I have been in a state of perpetual confusion for some time as people all around me seem to be obsessed with Lady Gaga. The Bad Romance video seems nothing more than an attempt to mash together elements of other peoples work, hoping to appear so avant garde that people will only continue to believe that Lady Gaga is a work of God.

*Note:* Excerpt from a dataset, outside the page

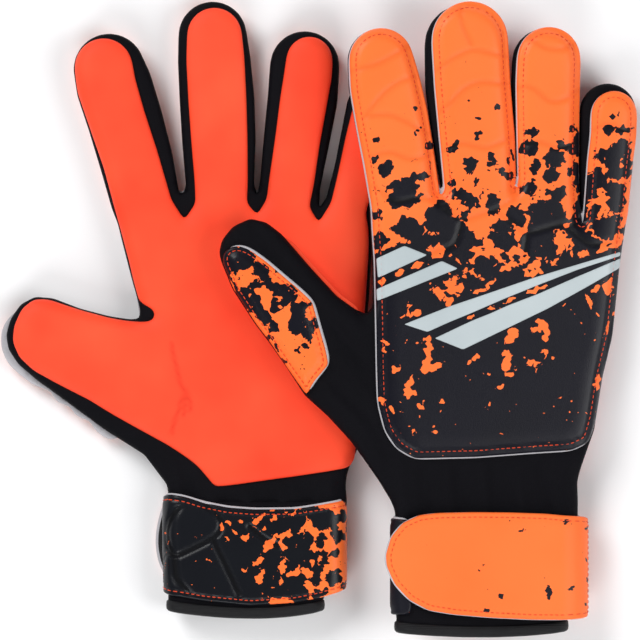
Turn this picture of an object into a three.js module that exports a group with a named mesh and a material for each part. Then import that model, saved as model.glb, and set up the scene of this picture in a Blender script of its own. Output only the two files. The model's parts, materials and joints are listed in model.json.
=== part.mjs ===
// A pair of goalkeeper gloves laid flat on a table.
// The left glove lies palm up. The right one lies back up, leans on it and lays its thumb over its palm.
// Millimetres, +Z up. X runs from the left glove to the right one, and Y from the cuffs to the fingertips.
// In both gloves the thumb is on the low-X side.
import * as THREE from 'three';

// Layers of the hand and the fingers, counted inwards from the palm face.
const LATEX = 3.5;
const LINING = 0.8;
const BACK_FOAM = 2.7;
const BACK_SKIN = 1.2;
const FINGER_BACK = 3.6;

// Layers of the wrist closure.
const STRAP = 2.4;
const PATCH = 1.0;
const CUFF_WALL = 2.2;

const GAP = 0.3; // clearance between layers that lie on each other
const ROOT_GAP = 0.6; // clearance at the crease where a finger meets the hand
const GUSSET = 2.6; // wall of the side gussets
const PALM_INSET = 1.2; // the latex stops this far inside the gusset's outer face
const BACK_INSET = 0.6; // and the back panel this far
const LINING_INSET = GUSSET + GAP; // the lining lies between the gussets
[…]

I am also put off by the presence of random product placement in the video. Multiple computers with headphones resting on them, quite clearly being the “Beats by Dre” headphones. I believe other products were placed through out the video, but the Beats by Dre headphones featured alongside sales figures of Lada Gaga albums or whatever it was. I feel like I’m expected to view this video as original and experimental, but then I see product placement and feel that this is no more than a ton of money being thrown at creating a video that simply appears to be more than it is.
May 12th, 2010 - 6:13 pm
Ugh. Her music is crap and without diamond precise production would be even crappier.
You are so correct on all accounts.
And yes, the only way she has risen is thru marketing, marketing, marketing and the almighty dollar. If the music companies decide they want someone to rise and for the masses to bite they will sink so much cash into pushing that crap out of all speakers, getting all over the tv, the streets, the billboards, the magazines.
Generic people love generic music and whatever is in front of their little dumb cow faces, mooooo. They eat it up. Buy me one daddy!!